Myth: The “Review Articles” Label Means Peer Review
Fact: That label points to literature reviews or works that review an author’s output. It doesn’t mark referee status. Always check the venue page.
Myth: You Can Filter To Peer Review With One Click
Fact: There’s no built-in limiter for referee status. Many university guides explain this and suggest checking the journal’s policy page. A clear summary appears in this Yale Library FAQ on Google Scholar.
Putting It All Together For Assignments And Reviews
If an instructor says “use refereed sources,” you can still search in Scholar. Just add the verification step for each citation you keep. Keep screenshots or notes of the venue policy page, acceptance dates, and version status. Those records make it easy to defend your choices during a viva, peer review, or editorial check.
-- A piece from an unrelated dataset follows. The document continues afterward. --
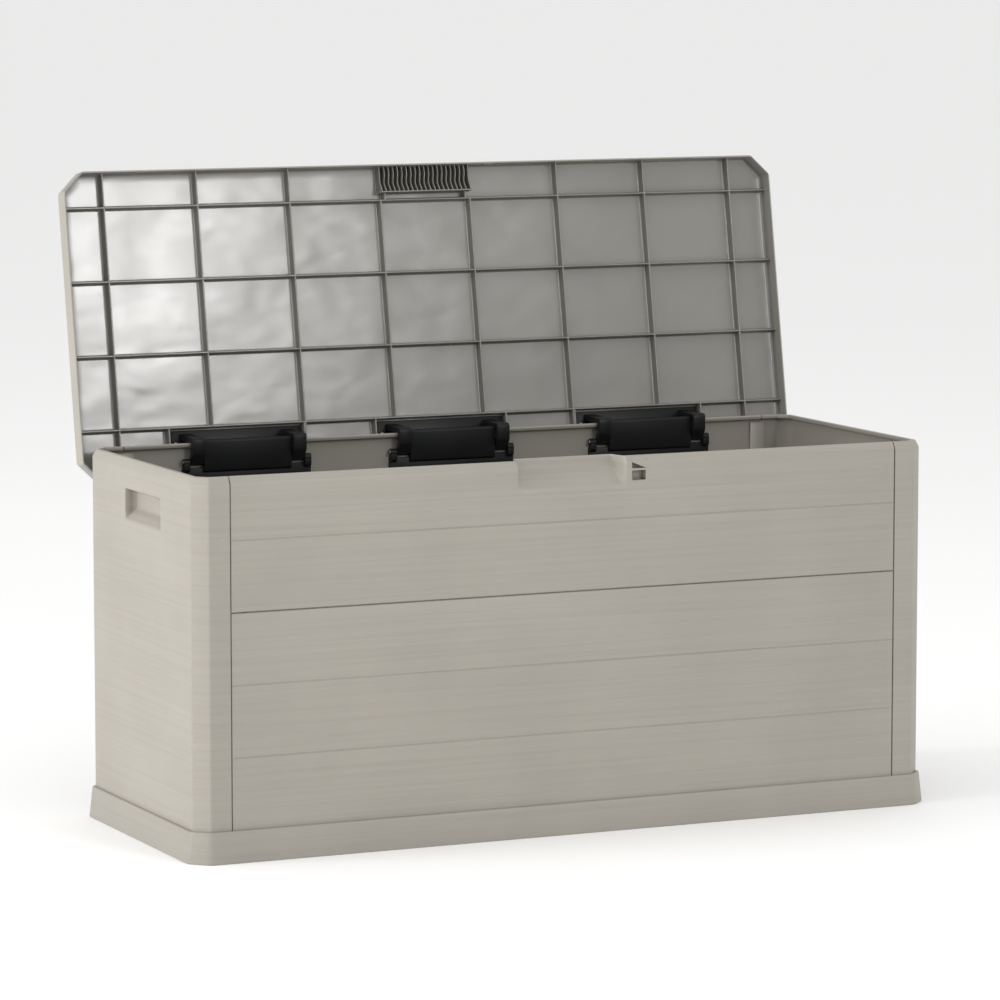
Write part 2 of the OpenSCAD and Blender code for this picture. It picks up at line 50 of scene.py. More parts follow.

Plain-Language Tips You Can Use Today
When You Need Only Refereed Articles
- Add
"journal"or a known journal name to your query. - Click the publisher link under each result title to see policy details.
- Prefer items that show received / accepted dates.
- Drop
site:wordpress.comand similar hosts with a minus sign.
When Grey Literature Helps
- Search repositories with
site:arxiv.org,site:osf.io, or a university domain. - Use reports for methods, data, and context, then backstop claims with refereed papers.
References You Can Trust While You Work
Google’s own documentation lists the kinds of content in its academic index and how items get included. Many university libraries also explain the difference between scholarly, refereed, and grey sources and why this tool doesn’t offer a one-click referee limiter. Link to those authorities when you need to justify your process in a methods section.
Bottom Line For Researchers
Google Scholar is a fast, broad discovery tool. It contains a mix: refereed journal articles and many other scholarly records. Use it to scan a field, trace citations, and find open versions. Then verify the venue and version for each source you cite, or switch to a subject database when you require a referee filter.